Masters Thesis

"The Love Song of J. Alfred Prufrock" as teenaged wasteland

Though the large body of criticism on T.S. Eliot's "The Love Song of J. Alfred Prufrock" reads the titular narrator as a middle-aged man, I would like to join the critical discourse to offer an alternate reading: that Prufrock is a teenager. I argue that Prufrock as a teenaged persona provides Eliot with a decidedly modern mechanism for an allencompassing sensibility and strikes much greater consonance with both Eliot's criticism and poetics, as well as, explicating the continued presence of the poem in the high school English classroom.
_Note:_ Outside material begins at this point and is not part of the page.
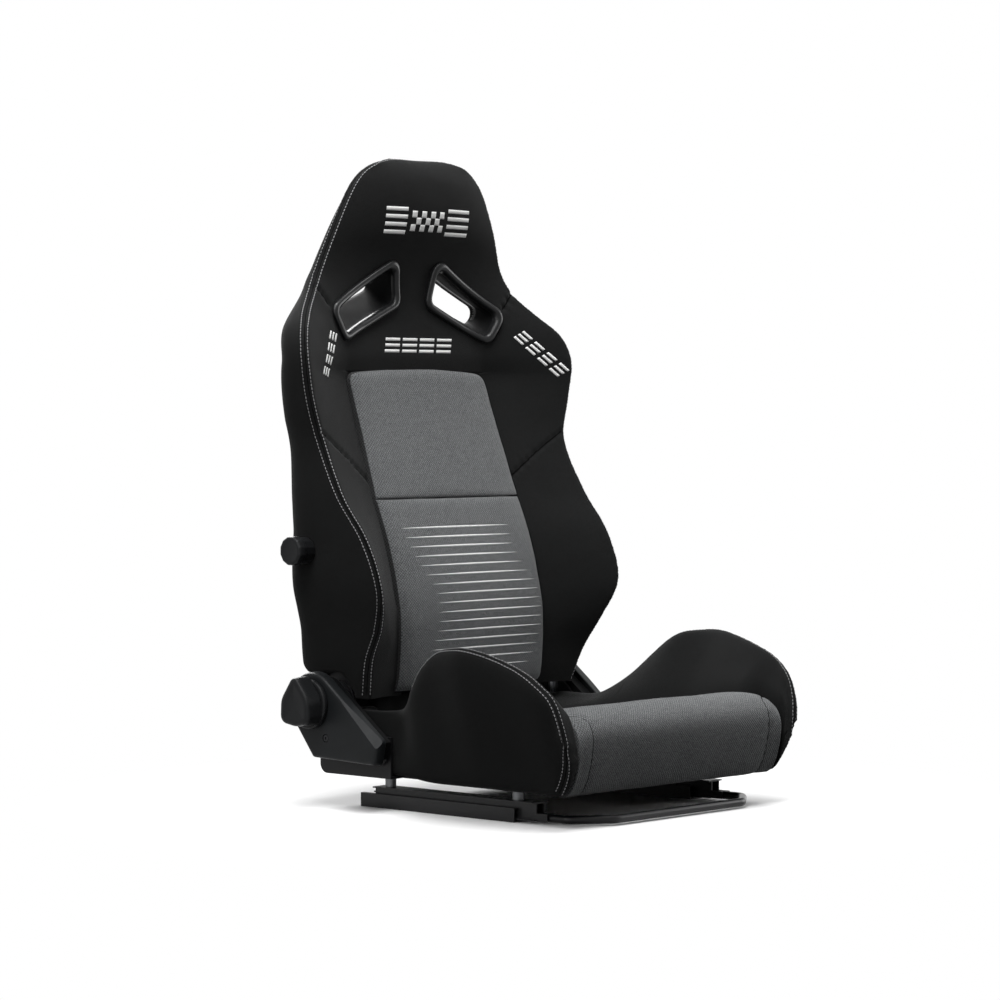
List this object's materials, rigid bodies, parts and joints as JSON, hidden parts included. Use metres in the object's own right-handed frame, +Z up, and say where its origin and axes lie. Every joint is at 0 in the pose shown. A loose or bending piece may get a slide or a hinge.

I will outline Eliot's early poetic development, focusing on adaptation of Matthew Arnold's Victorian Romantacism to the Modern world and his indoctrination in the work of the French Symbolists Jules Laforgue and Charles Baudelaire, who taught Eliot that, "the sort of material that I had, the sort of experience that an adolescent had had, in an industrial city in America, could be the material for poetry" (To Criticize the Critic, 126). With "The Love Song of J. Alfred Prufrock," Eliot therefore develops a narrative for teenaged experience that became a blueprint for young adult male experience; the afterlife of Eliot's poem, which I will explore in British and American rock, forms another key piece of its continued ability to still relate to the world over one hundred years after its initial composition and publication.